Wie ist die Sicht Israels auf die Dinge? Die große Zäsur war der Tod dreier Geiseln, die israelische Soldaten in ihrer Angst für Feinde hielten. Man muss sich das vorstellen: Die drei hatten sich aus der Geiselhaft befreit, zogen ihre T-Shirts aus, damit klar war: Wir tragen keine Bombengürtel, wir sind harmlos, erschießt uns nicht. Wahrscheinlich waren sie nach ihrer Selbstbefreiung umhergeirrt, hatten sich vor Verfolgern versteckt – und dann sahen sie israelische Soldaten, glaubten sich gerettet, machten auf sich aufmerksam, wehten mit weißem Tuch. Und dann wurden sie von zwei Soldaten in grotesker Verkennung der Lage erschossen.

Krieg ist in allen Facetten schrecklich. Feindliches Feuer ist der Normalfall, aber auch freundliches Feuer kommt nicht selten vor. Der Krieg in Gaza tötet aber auch zahllose Zivilisten, von denen niemand wissen kann, was sie dachten, was sie wollten, ob sie die Hamas bewunderten oder verachteten. Und er tötet Kinder und ihre Mütter. Wie lassen sich diese Toten rechtfertigen?

Netanjahu denkt in militärischen Kategorien

Wer es gut mit Israel meint, was die amerikanische Regierung zweifellos tut, der redet auf Benjamin Netanjahu ein: Stell das Bombardement auf Gaza ein, dort steht ja eh kein Haus mehr, nimm mehr Rücksicht auf Zivilisten, denk darüber nach, was nach dem Krieg kommt.

Ja, was kommt danach? Netanjahu denkt in militärischen Kategorien.
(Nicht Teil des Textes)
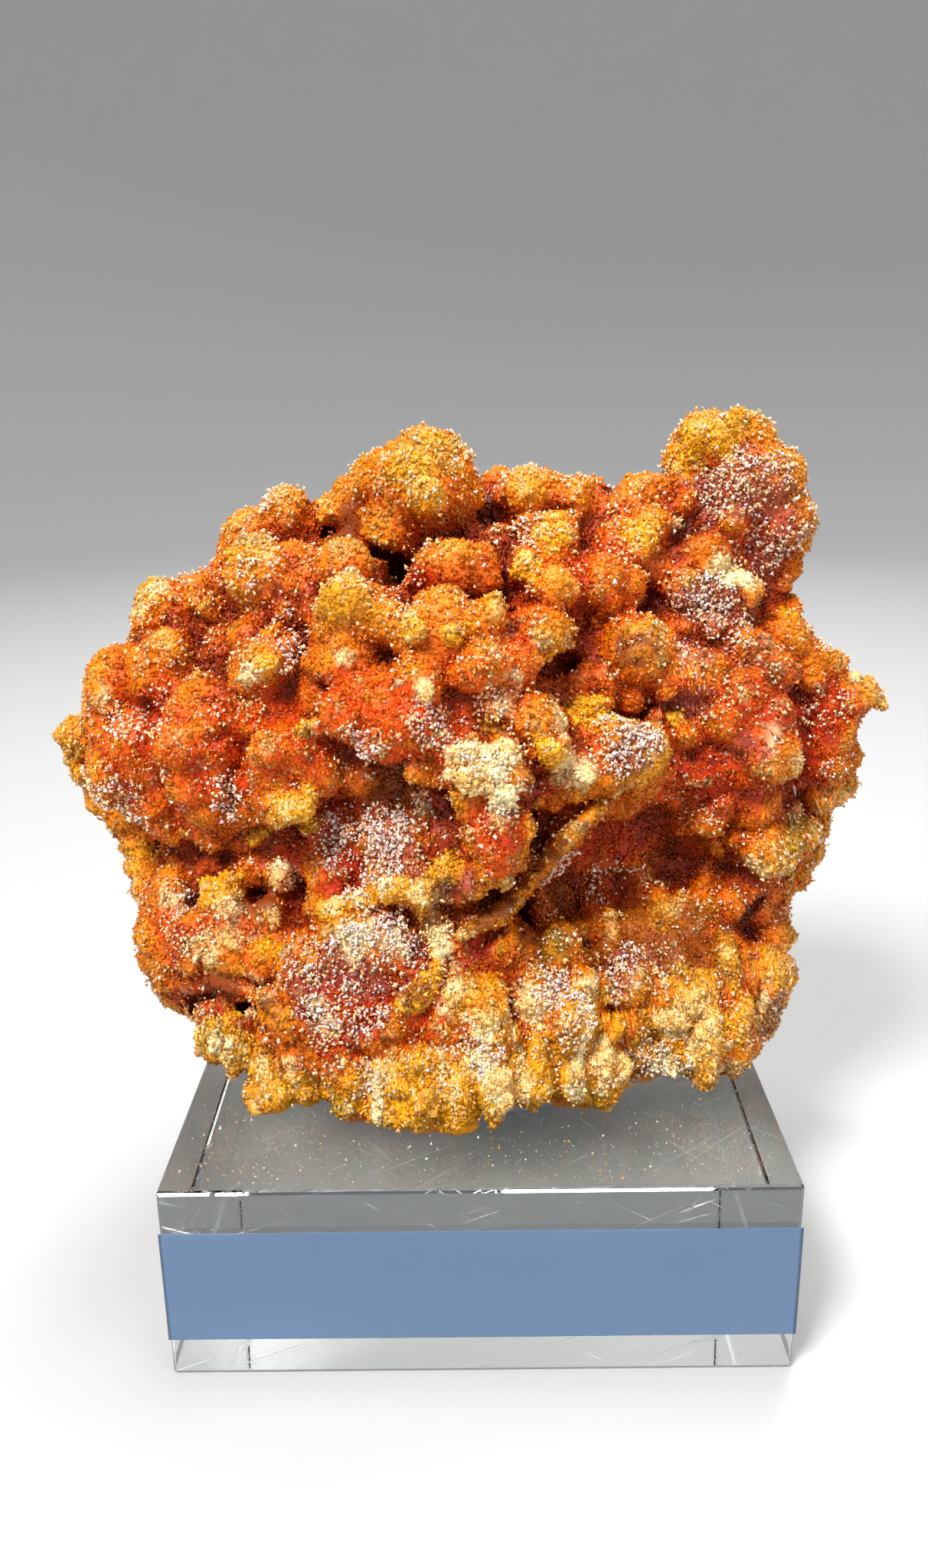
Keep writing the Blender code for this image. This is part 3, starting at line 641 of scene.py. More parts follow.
def hit(rows):
    """Where lines of sight through pixels first meet the stone, by steps of a fifth of a millimetre. A line
    that misses it ends above the block's front edge."""
    lines = sight(rows)
    reaches = np.arange(SIGHT_FROM, SIGHT_TO, SIGHT_STEP)
    points = EYE + lines[:, None] * reaches[None, :, None]
    inside = sample(field, points.reshape(-1, 3)).reshape(len(lines), -1) < 0
    first = inside.argmax(1)
    first = np.where(inside.any(1), first, int((SIGHT_MISSED - SIGHT_FROM) / SIGHT_STEP))
    return EYE + lines * reaches[first][:, None], reaches[first]


def measure_hollow(points):
    """From about 0.3 on a tip to 0.7 in a crevice: the stone's share of the room near each point."""
    solid = (field < 0).astype(np.float32)
    return 0.5 * sample(blurred(solid, 1.2), points) + 0.5 * sample(blurred(solid, 3.2), points)


# Creases are filled to a gentle curve, and small lobes grow in what stays hollow
chance = np.random.default_rng(3)
field = np.minimum(field, blurred(field, 1.1) + 0.22)
points, quads = surface_net(field)
hollow = measure_hollow(points)
wanted = points[chance.random(len(points)) < 0.016 * np.clip((hollow - 0.47) / 0.07, 0.06, 1)]
small_radii = chance.uniform(1.2, 3.0, len(wanted))
small_sunk = small_radii * chance.uniform(0.1, 0.6, len(wanted))
grow(wanted - outward(field, wanted) * small_sunk[:, None], thrice(small_radii), 0.2)
field = np.minimum(field, blurred(field, 0.55) + 0.12)
rows = np.array(PROUD, float)
middles, reach = hit(rows)
radii = rows[:, 2] / FOCAL_PIXELS * reach
grow(middles + sight(rows) * (0.7 * radii - rows[:, 3])[:, None], thrice(radii), 0.4)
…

Da sich, was man ahnen konnte, die Hamas nicht absolut, total eliminieren lässt, könnte die Armee eine entmilitarisierte Zone in Gaza einrichten. Allerdings wäre sie dann auch dort gebunden und selbst eine Zielscheibe für die nächste radikalisierte Generation der Hamas, die vermutlich gerade durch den Krieg entsteht.

Eine klassische Benjamin-Netanjahu-Lösung – Einfrieren des Status quo. Er rühmt sich, dass in Israel niemand mehr über eine Zweistaatenlösung spricht. Ein Politiker lobt sich für das Ende der Politik, wie seltsam.

Die Utopie der Zweistaatenlösung

Über eine politische Lösung wird gerade in Ägypten geredet. Dorthin ist Ismail Hanija gereist. Er ist der politische Führer der Hamas, der in Katar sicher und warm lebt und bisher wenig durch konstruktive Beiträge aufgefallen ist. Jetzt zieht er sich den Zorn der militärischen Führung in Gaza zu, indem er davon redet, dass der Krieg beendet werden müsse, damit die Politik zurückkehren könne. Er schlägt vor, einen palästinensischen Staat in Gaza, im Westjordanland und in Jerusalem einzurichten.

Natürlich klingt das nach Utopie. Seit dem Tod von Jitzchak Rabin, getötet im Jahr 1995 durch einen jüdischen Fanatiker, ist die Zweistaatenlösung tot. Wer sie wiederbeleben will, muss langfristig denken und Etappen vorschlagen. Das kann allenfalls ein Nachfolger für Netanjahu auf sich nehmen.

Wer kann die Palästinenser führen?

Aber wer unter den Palästinenser wäre ein Ansprechpartner? Marwan Barghouti wäre einer, so sagen viele, die über den Krieg, die Hamas und auch über Mahmud Abbas hinaus denken. Barghouti ist 64 Jahre alt und sitzt seit 21 Jahren in einem israelischen Gefängnis, verurteilt zu fünfmal Lebenslänglich. Das Gericht warf ihm vor, er habe einen Terrorangriff auf ein Restaurant in Tel Aviv organisiert, bei dem drei Gäste starben. Auch beim Mord an einem griechisch-orthodoxen Mönch und bei einem weiteren Angriff mit Schusswaffen soll er Regie geführt haben. Soweit die Gründe für die lange Haftstrafe.

Außenstehende können nicht beurteilen, wieweit das Strafmaß zu Recht und wieweit zu Unrecht zustande kam. Aus dem Gefängnis heraus setzt sich Barghouti seit Jahren für einen unabhängigen Palästinenserstaat ein. Er scheint in Gaza wie im Westjordanland beliebt zu sein, über die Lager hinweg. Etliche Nahost-Kenner sind der Ansicht, er könnte sogar ein palästinensischer Nelson Mandela werden – ein Versöhner, ein Brückenbauer wie damals der südafrikanische Präsident, der die Apartheid überwand und beliebt auf der ganzen Welt war.

Glaubt man das – ein Mandela der Palästinenser? Man möchte es schon glauben, man möchte auch mal zuversichtlich sein hinsichtlich dieser Region, die jede Zuversicht austreibt.